(Dataset extract)
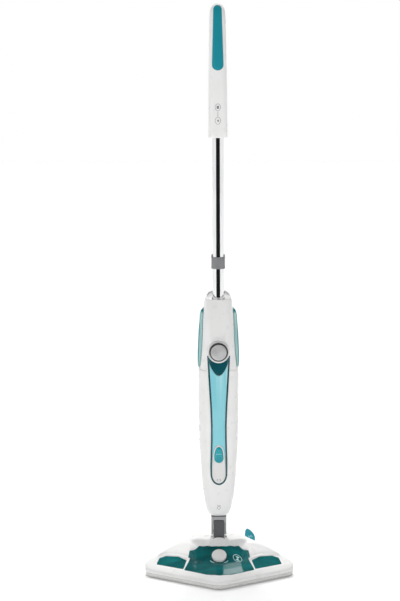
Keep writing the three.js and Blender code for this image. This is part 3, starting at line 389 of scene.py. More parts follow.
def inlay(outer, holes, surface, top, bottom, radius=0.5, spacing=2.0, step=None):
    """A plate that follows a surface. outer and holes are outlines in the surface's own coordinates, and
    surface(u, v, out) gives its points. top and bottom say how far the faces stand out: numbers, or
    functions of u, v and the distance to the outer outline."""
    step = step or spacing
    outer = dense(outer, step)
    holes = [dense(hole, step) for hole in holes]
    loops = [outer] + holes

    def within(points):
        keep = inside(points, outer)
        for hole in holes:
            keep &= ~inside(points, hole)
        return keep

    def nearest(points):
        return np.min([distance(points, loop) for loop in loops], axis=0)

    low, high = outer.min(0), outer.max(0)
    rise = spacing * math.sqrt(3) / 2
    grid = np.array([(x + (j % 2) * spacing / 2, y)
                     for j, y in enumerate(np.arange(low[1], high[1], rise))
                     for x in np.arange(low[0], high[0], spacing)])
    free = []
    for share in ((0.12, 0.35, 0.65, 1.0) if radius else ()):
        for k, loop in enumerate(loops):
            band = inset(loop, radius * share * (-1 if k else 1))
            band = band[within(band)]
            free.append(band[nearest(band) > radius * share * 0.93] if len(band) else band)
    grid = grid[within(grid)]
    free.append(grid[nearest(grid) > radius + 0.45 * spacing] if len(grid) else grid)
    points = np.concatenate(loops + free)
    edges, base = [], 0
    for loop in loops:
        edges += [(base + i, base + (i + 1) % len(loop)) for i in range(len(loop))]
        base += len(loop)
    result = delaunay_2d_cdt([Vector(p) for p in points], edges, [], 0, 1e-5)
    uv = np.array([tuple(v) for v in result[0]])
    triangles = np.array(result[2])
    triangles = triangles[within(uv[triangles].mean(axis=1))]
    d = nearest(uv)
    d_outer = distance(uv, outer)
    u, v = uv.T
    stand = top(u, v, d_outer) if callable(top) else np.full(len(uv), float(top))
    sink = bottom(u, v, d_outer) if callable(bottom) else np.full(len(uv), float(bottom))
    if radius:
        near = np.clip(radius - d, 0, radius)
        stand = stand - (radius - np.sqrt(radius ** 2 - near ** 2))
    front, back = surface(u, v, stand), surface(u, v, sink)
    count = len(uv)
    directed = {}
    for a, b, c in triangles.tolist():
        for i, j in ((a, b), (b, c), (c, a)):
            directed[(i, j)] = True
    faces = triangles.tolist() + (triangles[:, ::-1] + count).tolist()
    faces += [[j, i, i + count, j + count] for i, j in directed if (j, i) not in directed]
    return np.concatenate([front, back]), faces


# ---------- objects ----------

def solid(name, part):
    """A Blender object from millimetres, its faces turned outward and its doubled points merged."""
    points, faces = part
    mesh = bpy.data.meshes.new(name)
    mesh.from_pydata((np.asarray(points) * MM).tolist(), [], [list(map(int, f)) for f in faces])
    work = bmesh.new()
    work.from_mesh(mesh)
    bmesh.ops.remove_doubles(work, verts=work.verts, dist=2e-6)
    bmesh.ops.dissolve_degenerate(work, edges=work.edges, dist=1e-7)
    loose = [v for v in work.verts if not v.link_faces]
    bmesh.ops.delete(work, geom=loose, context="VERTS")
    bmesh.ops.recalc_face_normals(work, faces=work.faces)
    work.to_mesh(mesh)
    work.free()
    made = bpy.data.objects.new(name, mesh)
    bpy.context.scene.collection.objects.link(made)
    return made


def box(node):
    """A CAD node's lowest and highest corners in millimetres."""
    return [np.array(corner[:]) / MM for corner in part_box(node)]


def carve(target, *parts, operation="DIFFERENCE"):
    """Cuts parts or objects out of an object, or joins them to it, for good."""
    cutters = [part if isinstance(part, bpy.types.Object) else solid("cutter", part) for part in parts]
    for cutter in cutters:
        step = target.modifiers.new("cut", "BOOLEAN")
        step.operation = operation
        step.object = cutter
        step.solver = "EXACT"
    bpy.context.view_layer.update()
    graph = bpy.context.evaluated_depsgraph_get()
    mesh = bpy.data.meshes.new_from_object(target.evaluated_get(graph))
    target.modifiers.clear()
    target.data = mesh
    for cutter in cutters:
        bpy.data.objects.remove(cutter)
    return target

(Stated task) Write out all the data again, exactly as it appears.

(Finished task)
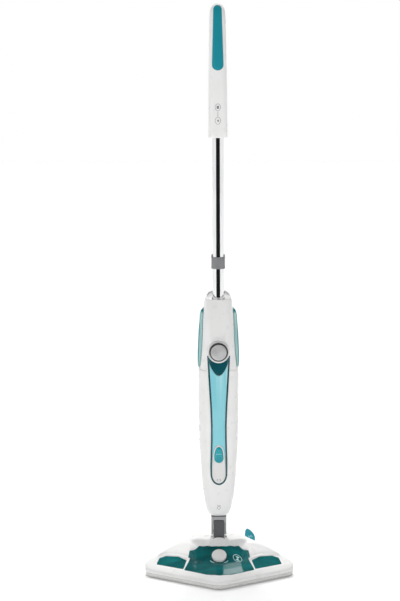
Keep writing the three.js and Blender code for this image. This is part 3, starting at line 389 of scene.py. More parts follow.
def inlay(outer, holes, surface, top, bottom, radius=0.5, spacing=2.0, step=None):
    """A plate that follows a surface. outer and holes are outlines in the surface's own coordinates, and
    surface(u, v, out) gives its points. top and bottom say how far the faces stand out: numbers, or
    functions of u, v and the distance to the outer outline."""
    step = step or spacing
    outer = dense(outer, step)
    holes = [dense(hole, step) for hole in holes]
    loops = [outer] + holes

    def within(points):
        keep = inside(points, outer)
        for hole in holes:
            keep &= ~inside(points, hole)
        return keep

    def nearest(points):
        return np.min([distance(points, loop) for loop in loops], axis=0)

    low, high = outer.min(0), outer.max(0)
    rise = spacing * math.sqrt(3) / 2
    grid = np.array([(x + (j % 2) * spacing / 2, y)
                     for j, y in enumerate(np.arange(low[1], high[1], rise))
                     for x in np.arange(low[0], high[0], spacing)])
    free = []
    for share in ((0.12, 0.35, 0.65, 1.0) if radius else ()):
        for k, loop in enumerate(loops):
            band = inset(loop, radius * share * (-1 if k else 1))
            band = band[within(band)]
            free.append(band[nearest(band) > radius * share * 0.93] if len(band) else band)
    grid = grid[within(grid)]
    free.append(grid[nearest(grid) > radius + 0.45 * spacing] if len(grid) else grid)
    points = np.concatenate(loops + free)
    edges, base = [], 0
    for loop in loops:
        edges += [(base + i, base + (i + 1) % len(loop)) for i in range(len(loop))]
        base += len(loop)
    result = delaunay_2d_cdt([Vector(p) for p in points], edges, [], 0, 1e-5)
    uv = np.array([tuple(v) for v in result[0]])
    triangles = np.array(result[2])
    triangles = triangles[within(uv[triangles].mean(axis=1))]
    d = nearest(uv)
    d_outer = distance(uv, outer)
    u, v = uv.T
    stand = top(u, v, d_outer) if callable(top) else np.full(len(uv), float(top))
    sink = bottom(u, v, d_outer) if callable(bottom) else np.full(len(uv), float(bottom))
    if radius:
        near = np.clip(radius - d, 0, radius)
        stand = stand - (radius - np.sqrt(radius ** 2 - near ** 2))
    front, back = surface(u, v, stand), surface(u, v, sink)
    count = len(uv)
    directed = {}
    for a, b, c in triangles.tolist():
        for i, j in ((a, b), (b, c), (c, a)):
            directed[(i, j)] = True
    faces = triangles.tolist() + (triangles[:, ::-1] + count).tolist()
    faces += [[j, i, i + count, j + count] for i, j in directed if (j, i) not in directed]
    return np.concatenate([front, back]), faces


# ---------- objects ----------

def solid(name, part):
    """A Blender object from millimetres, its faces turned outward and its doubled points merged."""
    points, faces = part
    mesh = bpy.data.meshes.new(name)
    mesh.from_pydata((np.asarray(points) * MM).tolist(), [], [list(map(int, f)) for f in faces])
    work = bmesh.new()
    work.from_mesh(mesh)
    bmesh.ops.remove_doubles(work, verts=work.verts, dist=2e-6)
    bmesh.ops.dissolve_degenerate(work, edges=work.edges, dist=1e-7)
    loose = [v for v in work.verts if not v.link_faces]
    bmesh.ops.delete(work, geom=loose, context="VERTS")
    bmesh.ops.recalc_face_normals(work, faces=work.faces)
    work.to_mesh(mesh)
    work.free()
    made = bpy.data.objects.new(name, mesh)
    bpy.context.scene.collection.objects.link(made)
    return made


def box(node):
    """A CAD node's lowest and highest corners in millimetres."""
    return [np.array(corner[:]) / MM for corner in part_box(node)]


def carve(target, *parts, operation="DIFFERENCE"):
    """Cuts parts or objects out of an object, or joins them to it, for good."""
    cutters = [part if isinstance(part, bpy.types.Object) else solid("cutter", part) for part in parts]
    for cutter in cutters:
        step = target.modifiers.new("cut", "BOOLEAN")
        step.operation = operation
        step.object = cutter
        step.solver = "EXACT"
    bpy.context.view_layer.update()
    graph = bpy.context.evaluated_depsgraph_get()
    mesh = bpy.data.meshes.new_from_object(target.evaluated_get(graph))
    target.modifiers.clear()
    target.data = mesh
    for cutter in cutters:
        bpy.data.objects.remove(cutter)
    return target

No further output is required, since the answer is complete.